To the question whether China would release the two Canadian citizens if Meng Wanzhou was released, Kang was adamant in China’s position that the Canadians were lawfully arrested, while Wanzhou was detained wrongfully:
“I have made my points pretty clear. On the case of Meng Wanzhou which is a wrong move made by the Canadian side, we ask the Canadian side to immediately correct its mistake and release Ms. Meng Wanzhou.
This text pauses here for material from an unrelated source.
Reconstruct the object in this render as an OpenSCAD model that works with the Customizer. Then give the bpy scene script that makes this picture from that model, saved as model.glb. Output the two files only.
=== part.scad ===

As for the cases involving two Canadian citizens, I have already told you that China’s state security authorities have taken compulsory measures in accordance with law.”
He also repeatedly reiterated that China’s arrests were not politically motivated.
A journalist also claimed that unnamed reports claimed that Canadian business people in China are having difficulties with some of their business dealings with Chinese companies. Kang responded that he had heard no such thing and that “it does not sound like our Chinese people’s way of doing things.”
He avoided every other question regarding the Canadian citizens, saying that they are under investigation and, as a result, most details cannot be revealed as of yet.
Canadian officials said they are aware of the situation and are in dialogue with the Chinese side.
“We are aware of the situation of the Canadian detained in China,” Prime Minister Justin Trudeau told reporters. “We have been in direct contact with the Chinese diplomats and representatives. We are engaged in a file which we take very seriously and we are of course providing consular assistance to the family.”
Global Affairs Canada spokesman Guillaume Bérubé said no further information can be disclosed “due to provisions of the Privacy Act,” in a statement to the National Post.
Guy Saint-Jacques, who left the post of Canadian ambassador in Beijing just over two years ago, told the Post he worked with Kovrig from 2014 to 2016. According to him Kovrig would be charged with espionage over political research he did for the Canadian Embassy in Beijing, which included speaking with political dissidents.
“Michael’s work was doing detailed political reporting. We created a special program at Global Affairs about 15 years ago to deepen it, and with that, the idea was to ask an officer to look at fewer files, give him a budget. Michael travelled quite a bit in China, he travelled to Xinjiang a number of times and did some great reporting. But of course in China, the line between doing good political reporting and espionage can be very tiny.”
The other arrested Canadian is Michael Spavor, the founder of a Paektu Cultural Exchange, focused on opening up international ties with North Korea.
“Based in China and Canada, Paektu promotes travel to North Korea, including a five-day trip to Pyongyang for 2019 New Year celebrations with visits to hot springs and the de-militarized zone.”
Despite China’s denial of any such claims, many speculate that the arrests are in retaliation of Canada arresting a Chinese citizen.
Huawei’s CFO Meng Wanzhou was arrested in Canada on December 1st, after the US accused her of breaching the US sanctions on Iran.
Trump admitted that Wanzhou’s deportation to the US and her release could be used as a bargaining chip in the US-China trade war.
On December 8th, Vice Foreign Minister Le Yucheng summoned Canadian Ambassador to China John McCallum. The purpose was “to lodge solemn representations and strong protests against the detention.” Le also strongly urged Canada to release Wenzhou, otherwise “it will definitely have grave consequences, and the Canadian side will have to bear the full responsibility for it.”
On the following day, Le Yucheng urgently summoned the US Ambassador to China Terry Branstad to once more express China’s condemnation of Wanzhou’s arrest.
Le also pointed that what the US side had done “severely violates Chinese citizen’s legitimate rights and interests, and is vile in nature.” And reiterated that China urges the US to immediately undertake corrective actions and rectify the situation.
Canadian Foreign Minister Chrystia Freeland and Canadian Minister of Defense Harjit S. Sajjan are to hold a bilateral meeting with US Secretary of State Mike Pompeo and US Secretary of Defense Jim Mattis on December 14th. It is expected that the main topics discussed would be the detainment of Meng Wanzhou by Canada and the detainment of the two Canadian citizens by China.